Archive for the Category analysis

 
 

Software, structure, evolution?

The structure of systems and their evolution is an often overlooked aspect of a product/organization, but it can be terribly important even in the “malleable” field of software.In a working paper by MacCormack et al. we are able to see the structure of many software products and see how the “core” evolves over time.

These issues are especially pertinent to the context of software, given that legacy code is rarely re-written, but instead forms a platform upon which new systems are built. With such an approach, today’s developers bear the consequences of design decisions made long ago. Unfortunately, the first designers of a system often have different objectives from those that follow, especially if the system is successful and therefore long lasting. While early designers may place a premium on speed and performance, later designers may value reliability and maintainability. Rarely can all these objectives be met by the same design.
Don’t forget such decisions can last for the life of the product! For example Windows still has some problems with non-English folder/file names, legacy of the old MSDOS days! For a further discussion in the realm of architecture read Brand’s wonderful “How buildings learn”.

Business Scenarios for Cross-functional Communication

iSixSigma features an interesting article on communicating processes through Business Scenarios. As people are pattern-matching, narrative-absorbing animals, the tool is very effective:

If you start with the simplest scenario where nothing goes wrong (sunny-day) then you can rapidly walk the whole process. You can add complexity as you need to….This approach really opens up the discussion as you are talking to people in the language they relate to.
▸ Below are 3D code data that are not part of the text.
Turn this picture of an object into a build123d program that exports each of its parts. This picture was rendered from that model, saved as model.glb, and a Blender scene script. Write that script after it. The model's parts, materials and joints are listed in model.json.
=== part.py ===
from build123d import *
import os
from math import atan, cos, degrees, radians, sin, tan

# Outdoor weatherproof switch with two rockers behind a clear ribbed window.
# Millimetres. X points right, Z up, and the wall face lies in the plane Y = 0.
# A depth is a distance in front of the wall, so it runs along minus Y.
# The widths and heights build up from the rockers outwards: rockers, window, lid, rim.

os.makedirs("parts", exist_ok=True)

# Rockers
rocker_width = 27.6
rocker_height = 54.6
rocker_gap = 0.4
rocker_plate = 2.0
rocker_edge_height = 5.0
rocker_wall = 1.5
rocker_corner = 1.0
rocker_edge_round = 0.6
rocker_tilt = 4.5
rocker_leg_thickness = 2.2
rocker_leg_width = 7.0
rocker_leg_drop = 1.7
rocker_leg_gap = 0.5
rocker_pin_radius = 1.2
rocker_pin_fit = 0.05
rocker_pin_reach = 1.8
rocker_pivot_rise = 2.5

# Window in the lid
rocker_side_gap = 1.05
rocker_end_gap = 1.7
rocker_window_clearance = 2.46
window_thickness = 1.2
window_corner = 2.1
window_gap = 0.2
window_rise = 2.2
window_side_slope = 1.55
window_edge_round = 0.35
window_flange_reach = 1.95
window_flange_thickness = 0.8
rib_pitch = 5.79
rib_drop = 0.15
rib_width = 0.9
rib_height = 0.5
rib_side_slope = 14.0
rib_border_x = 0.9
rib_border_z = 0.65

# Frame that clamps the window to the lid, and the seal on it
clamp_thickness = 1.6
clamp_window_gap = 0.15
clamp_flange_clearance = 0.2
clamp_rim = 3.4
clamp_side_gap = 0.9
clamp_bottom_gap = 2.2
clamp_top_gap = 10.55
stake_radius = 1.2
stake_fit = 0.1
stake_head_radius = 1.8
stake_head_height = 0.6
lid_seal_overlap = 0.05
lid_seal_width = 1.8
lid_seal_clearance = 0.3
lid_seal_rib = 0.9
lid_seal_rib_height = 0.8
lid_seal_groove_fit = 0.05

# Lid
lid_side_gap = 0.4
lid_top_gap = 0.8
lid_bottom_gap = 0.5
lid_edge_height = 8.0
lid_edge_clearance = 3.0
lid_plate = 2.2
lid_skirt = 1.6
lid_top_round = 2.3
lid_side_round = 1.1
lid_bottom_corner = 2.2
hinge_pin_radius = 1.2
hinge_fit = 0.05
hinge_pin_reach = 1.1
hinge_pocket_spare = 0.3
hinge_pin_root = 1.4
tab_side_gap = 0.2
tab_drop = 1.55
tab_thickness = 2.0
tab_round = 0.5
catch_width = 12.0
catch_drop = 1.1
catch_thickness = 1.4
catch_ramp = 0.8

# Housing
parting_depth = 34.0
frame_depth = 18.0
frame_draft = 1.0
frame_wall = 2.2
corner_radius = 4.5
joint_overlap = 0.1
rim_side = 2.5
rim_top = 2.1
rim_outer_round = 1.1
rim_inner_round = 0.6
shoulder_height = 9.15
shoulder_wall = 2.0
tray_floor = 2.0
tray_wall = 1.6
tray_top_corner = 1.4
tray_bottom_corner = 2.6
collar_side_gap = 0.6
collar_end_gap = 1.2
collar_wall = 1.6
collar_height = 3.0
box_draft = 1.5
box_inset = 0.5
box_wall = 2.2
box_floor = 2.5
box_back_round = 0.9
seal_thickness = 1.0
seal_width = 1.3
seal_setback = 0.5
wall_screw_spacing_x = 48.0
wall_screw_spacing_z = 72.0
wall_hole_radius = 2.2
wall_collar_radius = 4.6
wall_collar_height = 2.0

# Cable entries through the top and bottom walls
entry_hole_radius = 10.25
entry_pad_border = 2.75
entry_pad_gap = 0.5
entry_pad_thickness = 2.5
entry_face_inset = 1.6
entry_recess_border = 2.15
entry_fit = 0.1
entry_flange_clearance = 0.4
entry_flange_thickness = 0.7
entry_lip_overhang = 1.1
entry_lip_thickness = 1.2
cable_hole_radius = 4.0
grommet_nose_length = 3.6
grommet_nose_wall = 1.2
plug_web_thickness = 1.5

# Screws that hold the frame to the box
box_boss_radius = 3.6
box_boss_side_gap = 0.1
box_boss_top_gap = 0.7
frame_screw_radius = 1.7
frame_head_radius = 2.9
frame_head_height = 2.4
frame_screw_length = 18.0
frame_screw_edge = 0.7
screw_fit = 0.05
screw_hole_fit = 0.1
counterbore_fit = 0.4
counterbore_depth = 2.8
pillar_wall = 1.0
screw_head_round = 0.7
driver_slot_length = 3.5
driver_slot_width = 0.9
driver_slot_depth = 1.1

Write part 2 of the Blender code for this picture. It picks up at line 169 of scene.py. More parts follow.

You get to see the true degree of variation required of the process which allows for more robust solutions.

Let the data work it out itself

Chris Anderson’s article in Wired is about the notion that vast amounts of data (in the order of Petabytes) will render models superfluous. The rationale is that in very complex systems for which vast data can easily be collected, it is more efficient to let the data make the model rather than devising it ourselves; or in the words of Google’s research director Peter Norvig: “All models are wrong, and increasingly you can succeed without them.”

Anderson believes we have overcome a critical point were the computing/storage power we have is enough to do this:

At the petabyte scale, information is not a matter of simple three- and four-dimensional taxonomy and order but of dimensionally agnostic statistics. It calls for an entirely different approach, one that requires us to lose the tether of data as something that can be visualized in its totality. It forces us to view data mathematically first and establish a context for it later. For instance, Google conquered the advertising world with nothing more than applied mathematics. It didn’t pretend to know anything about the culture and conventions of advertising — it just assumed that better data, with better analytical tools, would win the day. And Google was right.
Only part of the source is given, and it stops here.